**Directions**
In the records below, begin at the line that has "on_leg(i) leg_knob();" and stop after the line that has "imported = [obj"; quote those lines verbatim and nothing more.

* * * * * * *

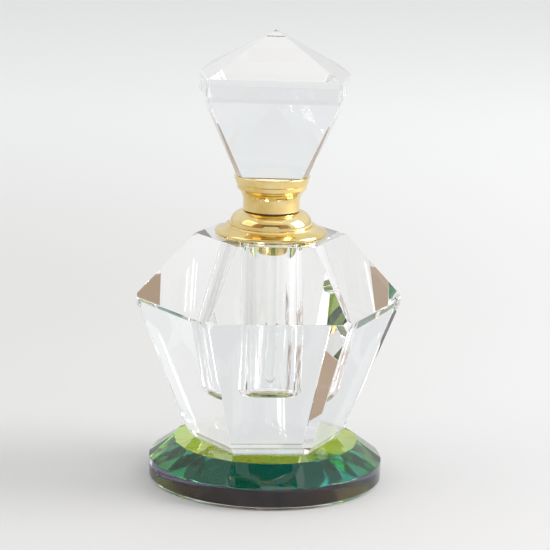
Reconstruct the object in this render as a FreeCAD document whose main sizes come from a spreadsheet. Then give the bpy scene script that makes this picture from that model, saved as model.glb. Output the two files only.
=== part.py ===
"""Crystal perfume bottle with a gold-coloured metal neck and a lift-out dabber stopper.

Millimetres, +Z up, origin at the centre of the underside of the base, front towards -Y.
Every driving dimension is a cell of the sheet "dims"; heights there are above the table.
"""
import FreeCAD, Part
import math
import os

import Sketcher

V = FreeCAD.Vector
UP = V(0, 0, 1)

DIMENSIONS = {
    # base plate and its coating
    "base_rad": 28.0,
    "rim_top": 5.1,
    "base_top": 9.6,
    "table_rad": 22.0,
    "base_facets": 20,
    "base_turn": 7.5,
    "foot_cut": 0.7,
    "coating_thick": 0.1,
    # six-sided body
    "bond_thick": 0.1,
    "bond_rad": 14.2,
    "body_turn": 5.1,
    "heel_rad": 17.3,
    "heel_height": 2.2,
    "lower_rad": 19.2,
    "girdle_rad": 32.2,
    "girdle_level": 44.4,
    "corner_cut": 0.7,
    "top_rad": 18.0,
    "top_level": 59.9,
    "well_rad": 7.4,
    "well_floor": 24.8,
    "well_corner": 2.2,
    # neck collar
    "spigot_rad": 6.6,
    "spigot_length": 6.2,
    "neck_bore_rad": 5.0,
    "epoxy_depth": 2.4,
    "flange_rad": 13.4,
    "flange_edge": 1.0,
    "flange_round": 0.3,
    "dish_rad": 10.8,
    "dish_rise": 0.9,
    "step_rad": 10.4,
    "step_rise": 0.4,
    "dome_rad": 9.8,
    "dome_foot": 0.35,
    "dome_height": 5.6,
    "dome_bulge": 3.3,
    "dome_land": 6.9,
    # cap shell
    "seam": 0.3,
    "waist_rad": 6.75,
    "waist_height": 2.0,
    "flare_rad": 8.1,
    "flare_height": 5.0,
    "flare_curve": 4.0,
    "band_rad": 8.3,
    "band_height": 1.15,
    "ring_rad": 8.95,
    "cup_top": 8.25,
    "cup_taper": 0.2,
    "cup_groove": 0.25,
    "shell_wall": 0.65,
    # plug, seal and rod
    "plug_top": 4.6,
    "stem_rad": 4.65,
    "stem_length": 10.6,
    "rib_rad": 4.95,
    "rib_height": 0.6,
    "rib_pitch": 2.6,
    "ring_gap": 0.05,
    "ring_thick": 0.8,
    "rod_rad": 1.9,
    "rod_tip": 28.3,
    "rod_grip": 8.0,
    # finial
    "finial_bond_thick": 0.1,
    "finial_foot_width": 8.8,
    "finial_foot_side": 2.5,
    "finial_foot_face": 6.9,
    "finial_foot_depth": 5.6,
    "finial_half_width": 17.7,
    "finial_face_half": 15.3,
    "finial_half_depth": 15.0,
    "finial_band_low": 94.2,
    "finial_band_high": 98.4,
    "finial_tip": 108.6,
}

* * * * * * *

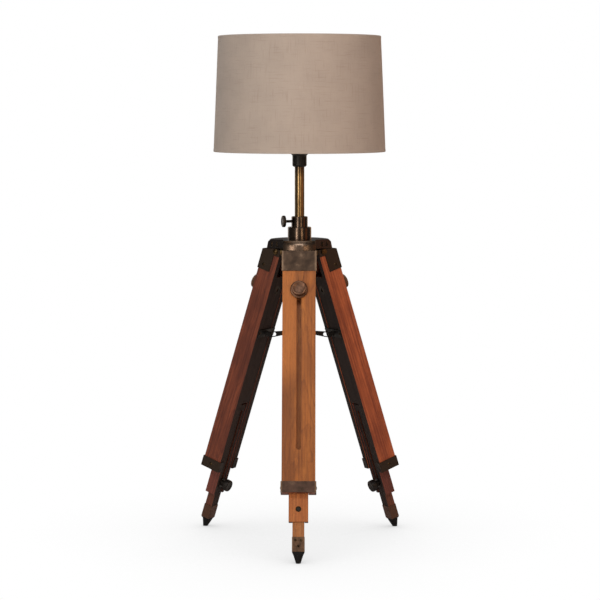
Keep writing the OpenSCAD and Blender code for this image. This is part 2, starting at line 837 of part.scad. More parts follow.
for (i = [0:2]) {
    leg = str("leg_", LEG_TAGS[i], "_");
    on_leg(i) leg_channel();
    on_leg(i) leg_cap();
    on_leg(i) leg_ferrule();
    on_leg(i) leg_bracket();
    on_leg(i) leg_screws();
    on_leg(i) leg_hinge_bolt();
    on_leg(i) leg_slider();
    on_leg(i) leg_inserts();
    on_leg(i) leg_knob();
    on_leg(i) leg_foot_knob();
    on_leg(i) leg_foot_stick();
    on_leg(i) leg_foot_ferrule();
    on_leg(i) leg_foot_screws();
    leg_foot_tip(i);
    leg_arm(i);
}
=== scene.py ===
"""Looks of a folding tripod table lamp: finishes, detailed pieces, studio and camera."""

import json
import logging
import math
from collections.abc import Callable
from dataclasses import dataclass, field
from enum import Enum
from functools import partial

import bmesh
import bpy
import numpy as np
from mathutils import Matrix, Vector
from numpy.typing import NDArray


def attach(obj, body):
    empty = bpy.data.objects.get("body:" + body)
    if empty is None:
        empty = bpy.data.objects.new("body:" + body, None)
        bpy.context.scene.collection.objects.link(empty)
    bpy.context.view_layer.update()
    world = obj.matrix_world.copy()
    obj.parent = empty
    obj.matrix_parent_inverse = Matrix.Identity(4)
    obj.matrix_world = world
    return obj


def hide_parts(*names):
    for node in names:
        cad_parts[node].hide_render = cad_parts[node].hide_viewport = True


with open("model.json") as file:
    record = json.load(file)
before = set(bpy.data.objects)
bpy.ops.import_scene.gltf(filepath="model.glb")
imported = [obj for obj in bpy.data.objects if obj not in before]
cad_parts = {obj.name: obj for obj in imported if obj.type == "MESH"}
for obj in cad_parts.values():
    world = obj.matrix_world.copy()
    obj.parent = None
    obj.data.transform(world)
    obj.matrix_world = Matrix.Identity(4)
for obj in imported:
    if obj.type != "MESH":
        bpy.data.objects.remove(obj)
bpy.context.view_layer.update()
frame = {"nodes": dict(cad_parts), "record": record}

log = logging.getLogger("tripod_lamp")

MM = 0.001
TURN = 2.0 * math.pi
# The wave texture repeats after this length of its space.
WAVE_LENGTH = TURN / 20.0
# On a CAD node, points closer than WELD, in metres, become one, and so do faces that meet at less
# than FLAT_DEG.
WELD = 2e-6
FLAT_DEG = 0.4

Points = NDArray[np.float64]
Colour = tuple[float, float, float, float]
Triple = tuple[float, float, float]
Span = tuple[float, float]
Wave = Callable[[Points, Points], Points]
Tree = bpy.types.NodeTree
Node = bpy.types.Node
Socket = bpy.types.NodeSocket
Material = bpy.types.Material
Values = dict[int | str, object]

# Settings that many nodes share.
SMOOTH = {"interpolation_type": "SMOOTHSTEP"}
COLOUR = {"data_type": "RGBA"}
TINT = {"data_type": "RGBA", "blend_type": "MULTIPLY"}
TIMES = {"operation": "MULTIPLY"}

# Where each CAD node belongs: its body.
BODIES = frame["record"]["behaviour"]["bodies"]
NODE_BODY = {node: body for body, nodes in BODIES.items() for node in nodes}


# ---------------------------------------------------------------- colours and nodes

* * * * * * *

**Exercise solution**
    on_leg(i) leg_knob();
    on_leg(i) leg_foot_knob();
    on_leg(i) leg_foot_stick();
    on_leg(i) leg_foot_ferrule();
    on_leg(i) leg_foot_screws();
    leg_foot_tip(i);
    leg_arm(i);
}
=== scene.py ===
"""Looks of a folding tripod table lamp: finishes, detailed pieces, studio and camera."""

import json
import logging
import math
from collections.abc import Callable
from dataclasses import dataclass, field
from enum import Enum
from functools import partial

import bmesh
import bpy
import numpy as np
from mathutils import Matrix, Vector
from numpy.typing import NDArray


def attach(obj, body):
    empty = bpy.data.objects.get("body:" + body)
    if empty is None:
        empty = bpy.data.objects.new("body:" + body, None)
        bpy.context.scene.collection.objects.link(empty)
    bpy.context.view_layer.update()
    world = obj.matrix_world.copy()
    obj.parent = empty
    obj.matrix_parent_inverse = Matrix.Identity(4)
    obj.matrix_world = world
    return obj


def hide_parts(*names):
    for node in names:
        cad_parts[node].hide_render = cad_parts[node].hide_viewport = True


with open("model.json") as file:
    record = json.load(file)
before = set(bpy.data.objects)
bpy.ops.import_scene.gltf(filepath="model.glb")
imported = [obj for obj in bpy.data.objects if obj not in before]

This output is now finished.